次に報道側が飽きてきている。ABCニュースはライブアップデートと称してトランプ大統領関連の発言をまとめて伝えることが増えた。
最後にそもそも意味がよくわからなくなってきている。当初から意味のわからない発言は多かったが更に最近ひどくなってきている。まずは英文を読んでみていただきたい。
“It is very important that the Drug Companies justify the success of their various Covid Drugs. Many people think they are a miracle that saved Millions of lives. Others disagree! With CDC being ripped apart over this question, I want the answer, and I want it NOW,” Trump wrote on his social media platform.
Trump admin live updates: Trump urges companies to ‘justify’ success of COVID drugs(ABCニュース)
英語を読んで「意味がわからない」という人のために和訳した。和訳しても意味がわからない。
製薬会社が新型コロナの薬を正当化するのは大切。多くの人が多くの人の命を救った事は奇跡だと考えている。他の人達は賛同しない!CDCはこの疑問に引き裂かれている。私は答えが欲しい、今すぐ欲しい。
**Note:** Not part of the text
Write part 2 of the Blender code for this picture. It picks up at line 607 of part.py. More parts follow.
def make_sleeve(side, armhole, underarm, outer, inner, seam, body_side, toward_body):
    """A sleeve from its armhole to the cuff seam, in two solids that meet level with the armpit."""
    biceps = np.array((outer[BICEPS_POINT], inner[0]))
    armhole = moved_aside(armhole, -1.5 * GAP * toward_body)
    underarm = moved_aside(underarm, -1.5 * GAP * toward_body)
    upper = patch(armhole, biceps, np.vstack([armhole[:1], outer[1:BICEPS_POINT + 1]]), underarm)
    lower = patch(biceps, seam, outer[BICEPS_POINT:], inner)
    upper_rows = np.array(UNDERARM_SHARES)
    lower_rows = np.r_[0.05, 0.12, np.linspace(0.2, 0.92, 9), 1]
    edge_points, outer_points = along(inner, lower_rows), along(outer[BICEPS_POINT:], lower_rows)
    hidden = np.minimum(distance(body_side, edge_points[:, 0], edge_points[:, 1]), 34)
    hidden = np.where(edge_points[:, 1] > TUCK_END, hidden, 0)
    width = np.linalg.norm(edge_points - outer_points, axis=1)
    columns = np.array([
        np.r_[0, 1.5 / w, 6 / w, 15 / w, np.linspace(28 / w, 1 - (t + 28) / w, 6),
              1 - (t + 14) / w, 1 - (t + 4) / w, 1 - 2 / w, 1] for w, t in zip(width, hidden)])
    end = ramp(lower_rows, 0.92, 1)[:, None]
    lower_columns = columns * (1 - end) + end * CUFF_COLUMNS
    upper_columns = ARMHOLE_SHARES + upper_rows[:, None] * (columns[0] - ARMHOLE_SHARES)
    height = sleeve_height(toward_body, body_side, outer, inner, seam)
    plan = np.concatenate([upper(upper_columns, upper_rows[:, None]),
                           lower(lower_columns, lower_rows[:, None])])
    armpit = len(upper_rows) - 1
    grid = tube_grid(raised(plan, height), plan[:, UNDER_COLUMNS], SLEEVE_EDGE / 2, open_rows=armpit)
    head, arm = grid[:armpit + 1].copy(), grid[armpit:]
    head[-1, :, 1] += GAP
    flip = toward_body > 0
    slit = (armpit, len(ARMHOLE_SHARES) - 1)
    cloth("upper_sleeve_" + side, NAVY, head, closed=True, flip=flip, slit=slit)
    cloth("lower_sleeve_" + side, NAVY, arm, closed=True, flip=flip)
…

このところロバート・ケネディJr長官とCDC幹部たちの間で泥沼の争いが繰り返されている。陰謀論を振りかざす長官に疲れた幹部たちが「科学的知見に基づかない決定には賛同できない」として辞任を表明した。トランプ大統領はこれをどう収めていいかわからないため「問題そのものを今すぐなかったことにしたい」のだろう。
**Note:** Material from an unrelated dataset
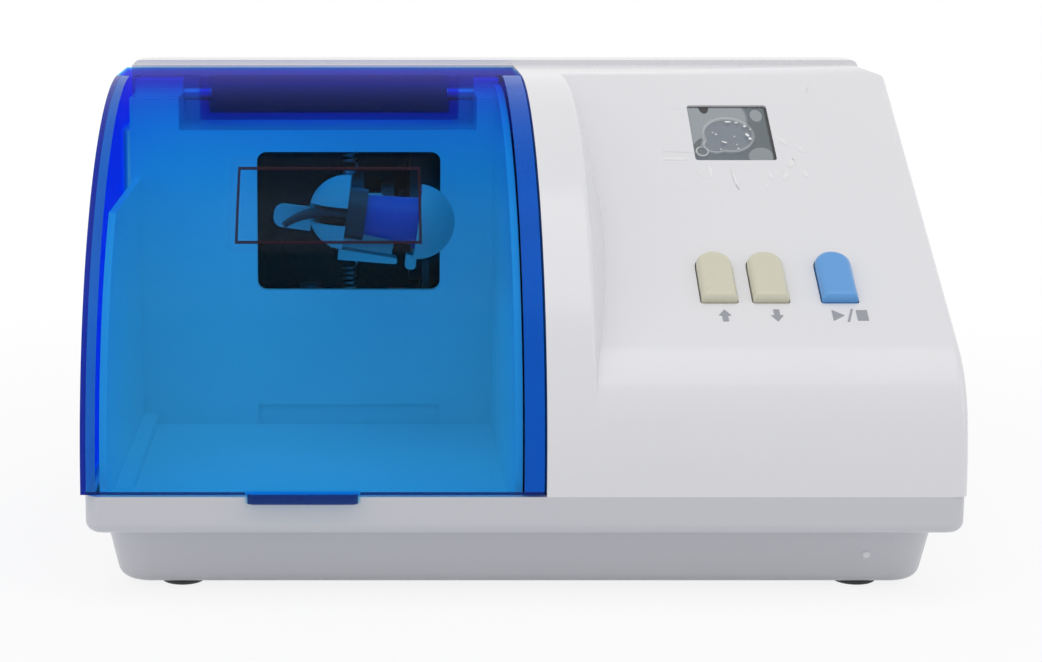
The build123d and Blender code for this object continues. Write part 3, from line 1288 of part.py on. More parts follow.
def sliding_cup():
    """Right cup of the clip: its lug slides along the rail, and its toe is what the thumb pushes."""
    body = cup(HALF_SPAN, 1)
    body += Pos(HALF_SPAN + JAW_W / 2, CUP_R + 2.6, 0) * Box(JAW_W, 7.2, RAIL_W + 4.0)
    toe = Pos(HALF_SPAN + JAW_W / 2 - 2.0, 0, -CUP_R - 0.8) * Box(JAW_W, 6.0, 4.4)
    body += fillet(toe.edges().filter_by(Axis.Y).sort_by(Axis.Z)[:2], 1.2)
    body -= Pos(HALF_SPAN, 0, 0) * Sphere(CUP_R - CUP_WALL)
    window = Pos(0, RAIL_BEHIND, 0) * Box(80, RAIL_T + 2 * CLEARANCE, RAIL_W + 2 * CLEARANCE)
    return clip_place(body - window)


def capsule_body():
    """Blue barrel of the capsule, between the two cups, a little wider at its right end."""
    long = 2 * HALF_SPAN - COLLAR_L - 0.5
    middle = (COLLAR_L - 0.5) / 2
    barrel = Pos(middle, 0, 0) * Rot(0, 90, 0) * Cone(CAPSULE_R, CAPSULE_R + CAPSULE_FLARE, long)
    barrel += axis_at(HALF_SPAN - 0.5, HALF_SPAN + 1.5, CAPSULE_R + CAPSULE_FLARE + 0.8)
    return clip_place(barrel - axis_at(-HALF_SPAN, HALF_SPAN - 4, CAPSULE_R - 1.2))


def capsule_plunger():
    """Plunger in the end of the barrel."""
    return clip_place(axis_at(HALF_SPAN + 1.5, HALF_SPAN + seat_depth(PLUNGER_R), PLUNGER_R))


def capsule_collar():
    """Dark red head of the capsule."""
    head = axis_at(-HALF_SPAN, -HALF_SPAN + COLLAR_L, COLLAR_R)
    head += axis_at(-HALF_SPAN - seat_depth(NECK_R), -HALF_SPAN, NECK_R)
    return clip_place(head)


def capsule_nozzle():
    """Curved, tapering spout of the capsule, out through the left cup's slot."""
    start = Vector(-HALF_SPAN + 0.2, -NOZZLE_OUT, 0)
    root = start - Vector(NOZZLE_STRAIGHT, 0, 0)
    tip = root + Vector(-14.4, -3.4, -5.3)
    bend = TangentArc(root, tip, tangent=Vector(-1, 0, 0))
    wide = Plane(origin=root, z_dir=bend % 0) * Circle(NOZZLE_ROOT_R)
    narrow = Plane(origin=tip, z_dir=bend % 1) * Circle(NOZZLE_TIP_R)
    spout = sweep([wide, narrow], path=bend, multisection=True)
    spout += extrude(Plane(origin=start, z_dir=(-1, 0, 0)) * Circle(NOZZLE_ROOT_R), amount=NOZZLE_STRAIGHT)
    return clip_place(spout) - capsule_collar()


def axis_at(x0, x1, r):
    """A bar along the clip's own axis between two places."""
    return Pos((x0 + x1) / 2, 0, 0) * axis_x((x1 - x0) / 2, r)


# ---------------------------------------------------------------- feet and screws
def rubber_foot(x, d):
    """Domed rubber foot with a screw hole, sunk a little into the lower case."""
    foot = rod_z(x, d, -TRAY_H - FOOT_H, -TRAY_H + FOOT_SUNK, FOOT_R)
    foot = fillet(foot.faces().sort_by(Axis.Z)[0].edges(), 1.5)
    foot -= rod_z(x, d, -TRAY_H - FOOT_H - 1, -TRAY_H - FOOT_H + 2, 2.8)
    return foot - rod_z(x, d, -TRAY_H - FOOT_H, -TRAY_H + FOOT_SUNK + 1, 1.6)


def foot_places():
    """X and depth of each foot."""
    return [(x, d) for x in (-FOOT_X, FOOT_X) for d in FOOT_D]


def foot_screws():
    """Screws that hold the feet on."""
    screws = []
    for x, d in foot_places():
        head = rod_z(x, d, -TRAY_H - FOOT_H + 0.4, -TRAY_H - FOOT_H + 2, 2.6)
        screws.append(head + rod_z(x, d, -TRAY_H - FOOT_H + 2, FLOOR_TOP + 3, 1.4))
    return group(screws)


def case_screws():
    """Screws that hold the lower case to the housing."""
    screws = []
    for x, d, _ in CASE_SCREWS:
        head = rod_z(x, d, -TRAY_H + HEAD_SINK - 2.4, -TRAY_H + HEAD_SINK, HEAD_R)
        screws.append(head + rod_z(x, d, -TRAY_H + HEAD_SINK, BOSS_H - 10, CASE_SCREW_R - 0.3))
    return group(screws)


def cover_screws():
    """Screws that hold the rear cover to the housing."""
    screws = []
    for x, h in REAR_BOSSES:
        head = rod_y(x, DEPTH - 2.4, DEPTH - 0.2, h, HEAD_R)
        screws.append(head + rod_y(x, SPLIT_D - REAR_BOSS_L + 4, DEPTH - 2.4, h, CASE_SCREW_R - 0.3))
    return group(screws)


# ---------------------------------------------------------------- all pieces
def build():
    """Every piece by name."""
    pieces = {
        "base_tray": base_tray(),
        "housing": housing(),
        "mixing_chamber": mixing_chamber(),
        "rear_cover": rear_cover(),
        "lid": lid(),
        "hinge_pins": hinge_pins(),
        "key_icons": key_icons(),
        "display_window": display_window(),
        "display_module": display_module(),
        "control_board": control_board(),
        "board_screws": board_screws(),
        "key_switches": key_switches(),
        "board_parts": board_parts(),
        "transformer_core": transformer(),
        "transformer_winding": transformer_winding(),
        "transformer_screws": transformer_screws(),
        "power_board": power_board(),
        "power_parts": power_parts(),
        "mains_inlet": mains_inlet(),
        "fuse_holder": fuse_holder(),
        "fuse_cap": fuse_cap(),
        "switch_frame": switch_frame(),
        "switch_rocker": switch_rocker(),
        "motor_can": motor_can(),
        "motor_end_cap": motor_end_cap(),
        "motor_magnets": motor_magnets(),
        "motor_bearings": motor_bearings(),
        "motor_brushes": motor_brushes(),
        "motor_shaft": motor_shaft(),
        "armature_core": armature_core(),
        "armature_windings": armature_windings(),
        "commutator": commutator(),
        "motor_fan": motor_fan(),
        "motor_cradle": motor_cradle(),
        "motor_strap": motor_strap(),
        "rubber_dampers": rubber_dampers(),
        "damper_screws": damper_screws(),
        "transport_knob_left": transport_knob(KNOB_X[0]),
        "transport_knob_right": transport_knob(KNOB_X[1]),
        "wobble_journal": wobble_journal(),
        "wobble_inner_race": wobble_inner_race(),
        "wobble_balls": wobble_balls(),
        "balance_weight": balance_weight(),
        "hub_ring": hub_ring(),
        "upper_spring": restraint_spring(SHAFT_H + RING_R + 0.9, SLAB_LOW - 0.3, "upper spring"),
        "lower_spring": restraint_spring(CRADLE_TOP + 0.3, SHAFT_H - RING_R - 0.9, "lower spring"),
        "mixing_arm": mixing_arm(),
        "fixed_cup": fixed_cup(),
        "sliding_cup": sliding_cup(),
        "capsule_body": capsule_body(),
        "capsule_plunger": capsule_plunger(),
        "capsule_collar": capsule_collar(),
        "capsule_nozzle": capsule_nozzle(),
        "rubber_feet": group(rubber_foot(x, d) for x, d in foot_places()),
        "foot_screws": foot_screws(),
        "case_screws": case_screws(),
        "cover_screws": cover_screws(),
    }
    for name, x in zip(KEY_NAMES, KEY_X):
        pieces[name] = key(x)
    return pieces


os.makedirs("parts", exist_ok=True)
for piece_name, piece in build().items():
    export_step(piece, f"parts/{piece_name}.step")
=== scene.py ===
"""Looks of a dental amalgamator: its plastics, clear lid, display, keys, films and studio.

Metres, +Z up, the front faces -Y, X runs to the user's right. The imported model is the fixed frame.
d is the depth behind the front seam and h the height above the seam, as in the part's source.
"""

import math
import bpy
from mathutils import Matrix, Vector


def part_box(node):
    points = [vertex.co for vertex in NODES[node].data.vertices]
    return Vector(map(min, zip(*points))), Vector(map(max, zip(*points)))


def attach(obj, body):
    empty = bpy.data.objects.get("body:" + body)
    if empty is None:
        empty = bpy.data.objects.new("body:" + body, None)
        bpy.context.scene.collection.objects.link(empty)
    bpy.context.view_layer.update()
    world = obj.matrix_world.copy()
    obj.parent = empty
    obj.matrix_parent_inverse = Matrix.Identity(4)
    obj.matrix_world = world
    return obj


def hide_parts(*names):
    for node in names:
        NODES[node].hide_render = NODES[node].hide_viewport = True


bl_info = {
    "name": "Dental Amalgamator Looks",
    "version": (1, 0, 0),
    "blender": (4, 5, 0),
    "location": "View3D > Sidebar > Amalgamator",
    "description": "Dresses a bench capsule mixer: plastics, clear lid, display, keys and studio",
    "category": "Object",
}

import bmesh
import bpy
from bpy.props import FloatProperty, FloatVectorProperty, IntProperty, PointerProperty
from mathutils import Matrix, Vector, noise
from mathutils.bvhtree import BVHTree

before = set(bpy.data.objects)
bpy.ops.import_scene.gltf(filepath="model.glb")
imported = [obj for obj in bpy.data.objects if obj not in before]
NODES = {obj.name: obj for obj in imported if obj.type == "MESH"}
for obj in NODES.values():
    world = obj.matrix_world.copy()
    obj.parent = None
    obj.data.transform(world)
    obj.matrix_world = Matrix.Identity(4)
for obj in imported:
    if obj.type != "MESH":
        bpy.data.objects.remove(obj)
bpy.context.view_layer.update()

MM = 0.001
WHITE = (1.0, 1.0, 1.0)
UPRIGHT = Matrix.Rotation(math.radians(90), 3, "X")  # stands a flat shape up, facing the front
JOIN_DISTANCE = 2e-6  # corners of a CAD node's loose triangles that lie closer are one

FRONT_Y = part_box("housing")[0].y
SEAM_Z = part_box("housing")[0].z
CROWN_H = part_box("housing")[1].z - SEAM_Z
CROWN_D = 122 * MM  # depth at which the front curve reaches the flat top
PANEL_ANGLE = math.radians(31.1)


def place(x, d, h):
    """A point from its X, its depth behind the front seam and its height above the seam, in mm."""
    return Vector((x * MM, FRONT_Y + d * MM, SEAM_Z + h * MM))


def on_lid(x, h, lift=0.0):
    """A point on the lid's curved face, from its X and its height above the seam, in metres."""
    reach_d = CROWN_D + lift
    reach_h = CROWN_H + lift
    back = math.sqrt(max(0.0, 1 - (h / reach_h) ** 2))
    return Vector((x, FRONT_Y + CROWN_D - reach_d * back, SEAM_Z + h))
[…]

ロバート・ケネディJr長官の主張は極めて単純なものだ。
ワクチンは嫌だ。公衆衛生にお金がかかるのも嫌だ。人々が健康な暮らしをすればコロナやその他の面倒な病気には罹らなくなる。だから合成着色料などを禁止しよう。
おそらく一般の人達には理解しやすい内容だろう。
アメリカ合衆国は詰め込み型の教育を嫌うプレゼンテーション文化なので「自分で調べて発表する」ことが重んじられる。しかしこうした教育が成り立つためには生徒が調べてきたものを適切に評価する教師が必要。教師のレベルは必ずしも高くないため「中途半端な自己学習」が増える。
給食などを通じた食育教育を重視しなかったせいでアメリカ人の栄養に関する知識レベルは非常に低かった。ミシェル・オバマ氏などは給食の啓発運動を行っていたがあまり広まらなかった。ミシェル・オバマ氏の活動が気に入らない食料品会社は「ピザは野菜であり健康に良い」という運動を展開した。オバマ政権に反発する議会は「ピザは野菜である」との判断を維持するように決定した。
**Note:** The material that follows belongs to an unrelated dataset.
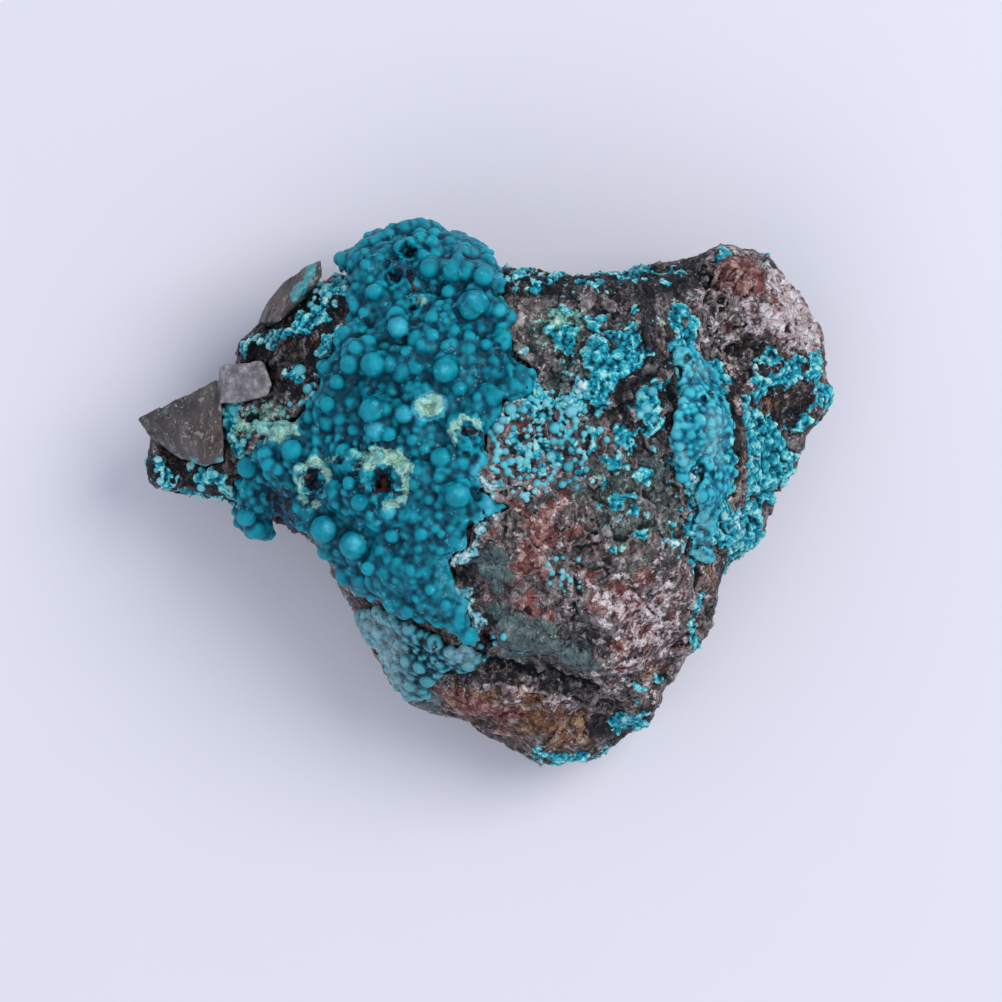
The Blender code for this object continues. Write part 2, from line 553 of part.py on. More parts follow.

現在その揺り戻しが来ており「栄養学の知識さえあればすべての病気はたちどころになくなる」という極端な考え方が広まっているそうだ。この運動は予算を削減したいトランプ政権にとっては「渡りに船」になる。
トランプ政権に批判的なAxiosはこうした人たちをMAHA(アメリカを再び健康に)と呼んでいる。
トランプ政権は良くも悪くも民意を非常に重要視する政権だ。しかし民意が不確かになると誰におもねっていいかわからなくなり結果的に混乱したメッセージしか残らなくなってしまうのである。
おそらくトランプ大統領自信も正しい栄養の知識は持っていないのではないかと思う。マクドナルドのハンバーガーが大好きでダイエットコークをがぶ飲みしている。クーリエは「トランプの食生活を実践した記者が唖然「彼が生きているのは不思議だ」」という記事を書いている。
読売新聞にもこんな記述がある。
トランプ氏は同社の炭酸飲料「ダイエット・コーク」の愛飲家として知られる。米メディアによると、大統領執務室に設置された赤いボタンを押すと、執事がダイエット・コークを運んでくるという。